* _Short task_:
Of the lines listed below, return exactly those that run from the line containing "Turn this picture" through the line containing "The FreeCAD and", both included.

* _Supplied records_:
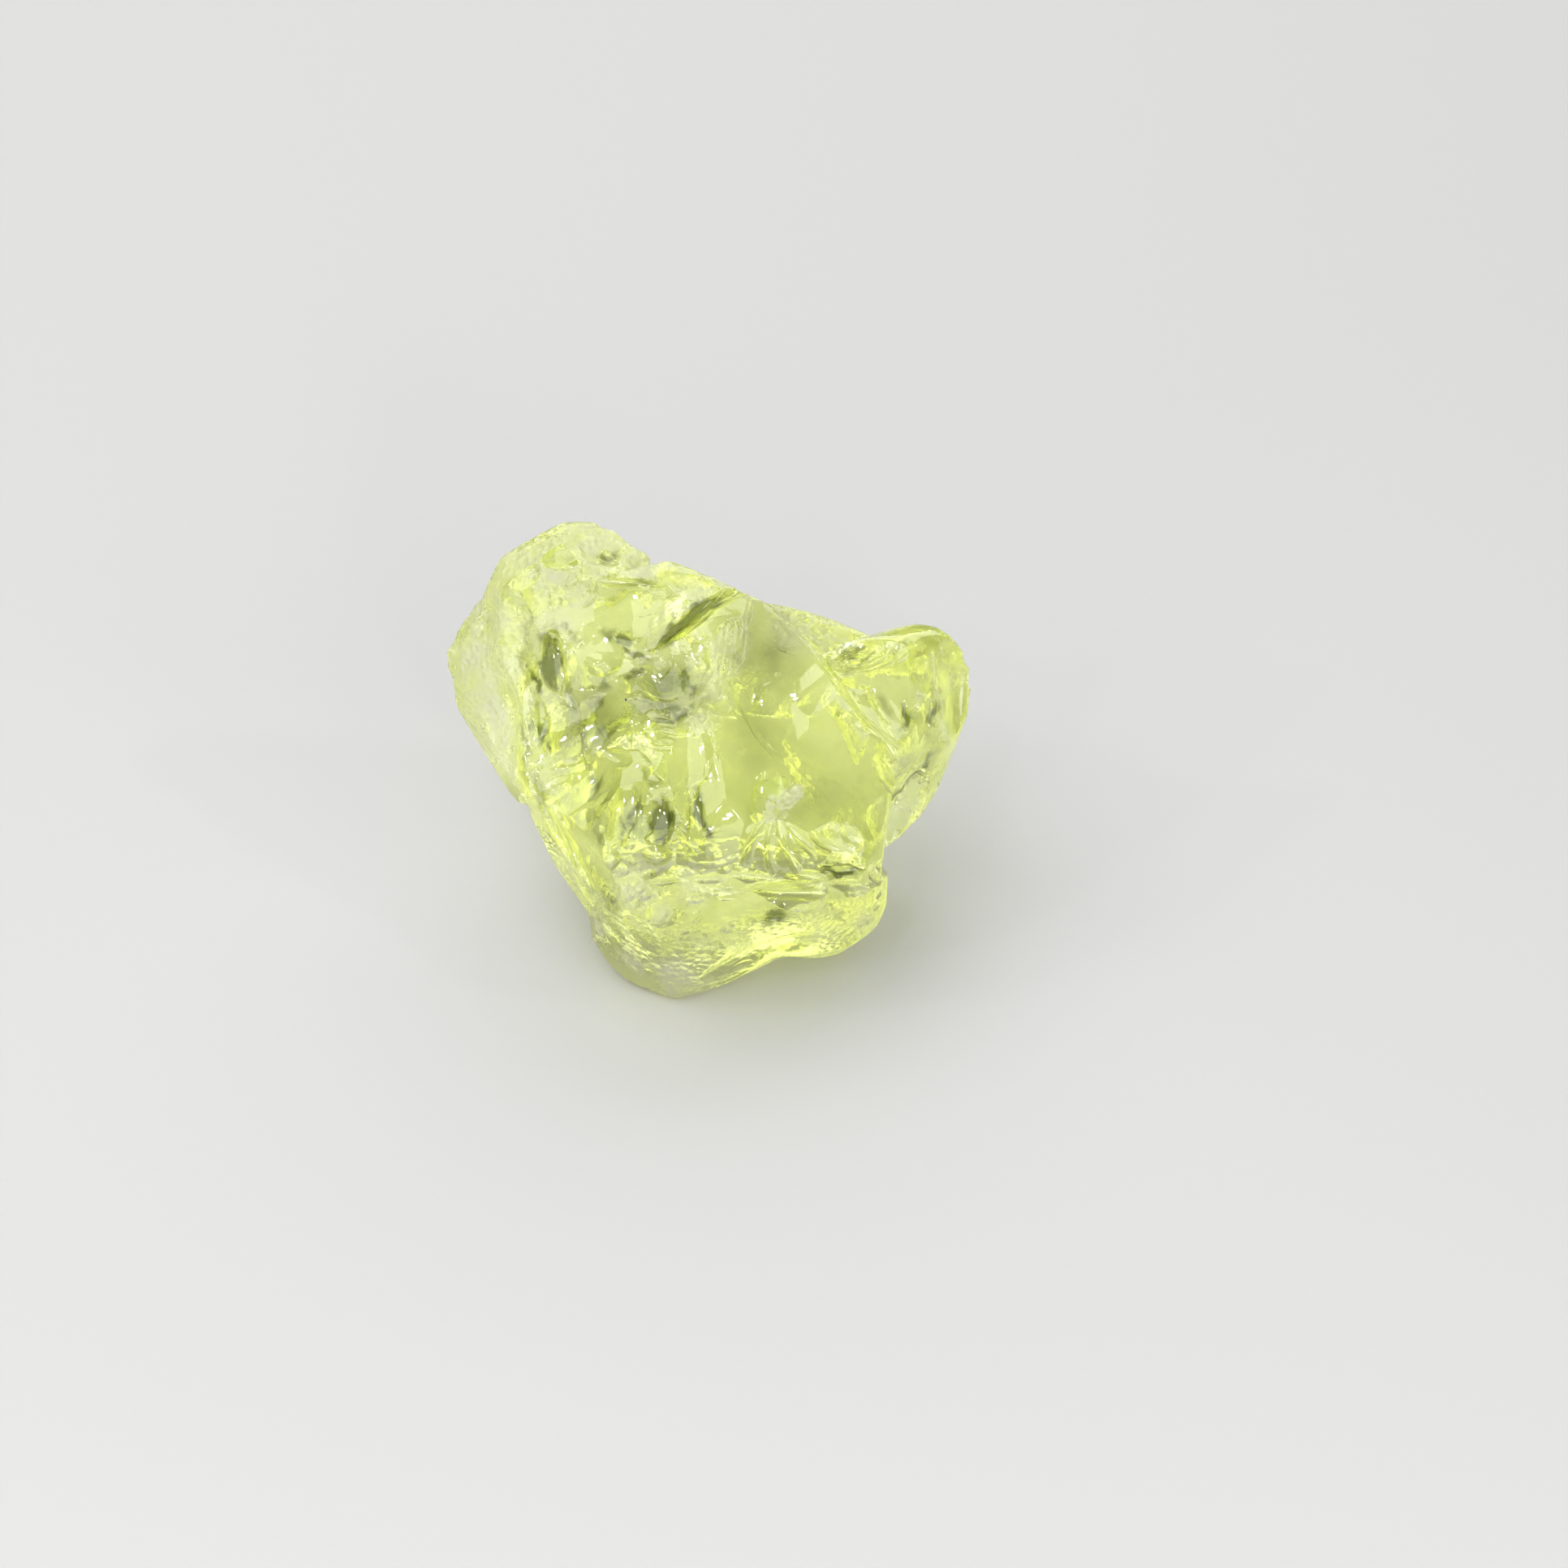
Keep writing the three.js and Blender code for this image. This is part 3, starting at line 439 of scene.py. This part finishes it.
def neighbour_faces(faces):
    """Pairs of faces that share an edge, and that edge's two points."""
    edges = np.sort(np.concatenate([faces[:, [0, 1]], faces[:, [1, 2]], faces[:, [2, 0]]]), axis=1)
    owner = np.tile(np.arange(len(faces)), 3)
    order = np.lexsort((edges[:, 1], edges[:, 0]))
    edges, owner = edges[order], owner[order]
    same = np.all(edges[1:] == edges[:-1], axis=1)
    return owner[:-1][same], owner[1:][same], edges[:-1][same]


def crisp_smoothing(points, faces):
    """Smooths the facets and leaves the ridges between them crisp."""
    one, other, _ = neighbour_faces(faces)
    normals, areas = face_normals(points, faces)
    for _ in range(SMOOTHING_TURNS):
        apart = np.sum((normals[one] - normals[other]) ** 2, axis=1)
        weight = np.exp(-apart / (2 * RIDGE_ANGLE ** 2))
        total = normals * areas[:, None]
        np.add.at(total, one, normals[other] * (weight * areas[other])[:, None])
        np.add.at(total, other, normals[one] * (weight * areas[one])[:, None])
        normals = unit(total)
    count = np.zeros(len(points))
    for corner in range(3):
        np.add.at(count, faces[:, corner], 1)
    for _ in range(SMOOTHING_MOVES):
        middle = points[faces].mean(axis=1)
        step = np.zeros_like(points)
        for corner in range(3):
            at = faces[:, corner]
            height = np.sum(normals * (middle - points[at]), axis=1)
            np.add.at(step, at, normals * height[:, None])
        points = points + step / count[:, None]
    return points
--
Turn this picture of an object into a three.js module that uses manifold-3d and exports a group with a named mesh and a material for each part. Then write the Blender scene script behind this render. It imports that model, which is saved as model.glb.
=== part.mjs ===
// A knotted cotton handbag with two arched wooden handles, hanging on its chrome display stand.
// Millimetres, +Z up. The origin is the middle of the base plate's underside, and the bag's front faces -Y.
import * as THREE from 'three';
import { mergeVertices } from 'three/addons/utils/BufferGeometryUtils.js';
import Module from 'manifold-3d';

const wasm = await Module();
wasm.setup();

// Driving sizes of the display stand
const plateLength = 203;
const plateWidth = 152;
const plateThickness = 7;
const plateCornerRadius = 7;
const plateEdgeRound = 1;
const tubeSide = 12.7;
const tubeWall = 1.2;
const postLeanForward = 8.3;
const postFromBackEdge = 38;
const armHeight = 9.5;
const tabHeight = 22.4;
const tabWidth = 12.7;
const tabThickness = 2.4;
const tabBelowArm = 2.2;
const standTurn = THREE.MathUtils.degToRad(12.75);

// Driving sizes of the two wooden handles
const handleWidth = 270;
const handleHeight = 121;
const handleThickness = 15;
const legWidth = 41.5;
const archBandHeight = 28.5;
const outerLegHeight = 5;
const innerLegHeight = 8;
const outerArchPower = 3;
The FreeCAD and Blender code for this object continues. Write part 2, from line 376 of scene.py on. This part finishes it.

* _Task solution_:
Turn this picture of an object into a three.js module that uses manifold-3d and exports a group with a named mesh and a material for each part. Then write the Blender scene script behind this render. It imports that model, which is saved as model.glb.
=== part.mjs ===
// A knotted cotton handbag with two arched wooden handles, hanging on its chrome display stand.
// Millimetres, +Z up. The origin is the middle of the base plate's underside, and the bag's front faces -Y.
import * as THREE from 'three';
import { mergeVertices } from 'three/addons/utils/BufferGeometryUtils.js';
import Module from 'manifold-3d';

const wasm = await Module();
wasm.setup();

// Driving sizes of the display stand
const plateLength = 203;
const plateWidth = 152;
const plateThickness = 7;
const plateCornerRadius = 7;
const plateEdgeRound = 1;
const tubeSide = 12.7;
const tubeWall = 1.2;
const postLeanForward = 8.3;
const postFromBackEdge = 38;
const armHeight = 9.5;
const tabHeight = 22.4;
const tabWidth = 12.7;
const tabThickness = 2.4;
const tabBelowArm = 2.2;
const standTurn = THREE.MathUtils.degToRad(12.75);

// Driving sizes of the two wooden handles
const handleWidth = 270;
const handleHeight = 121;
const handleThickness = 15;
const legWidth = 41.5;
const archBandHeight = 28.5;
const outerLegHeight = 5;
const innerLegHeight = 8;
const outerArchPower = 3;
The FreeCAD and Blender code for this object continues. Write part 2, from line 376 of scene.py on. This part finishes it.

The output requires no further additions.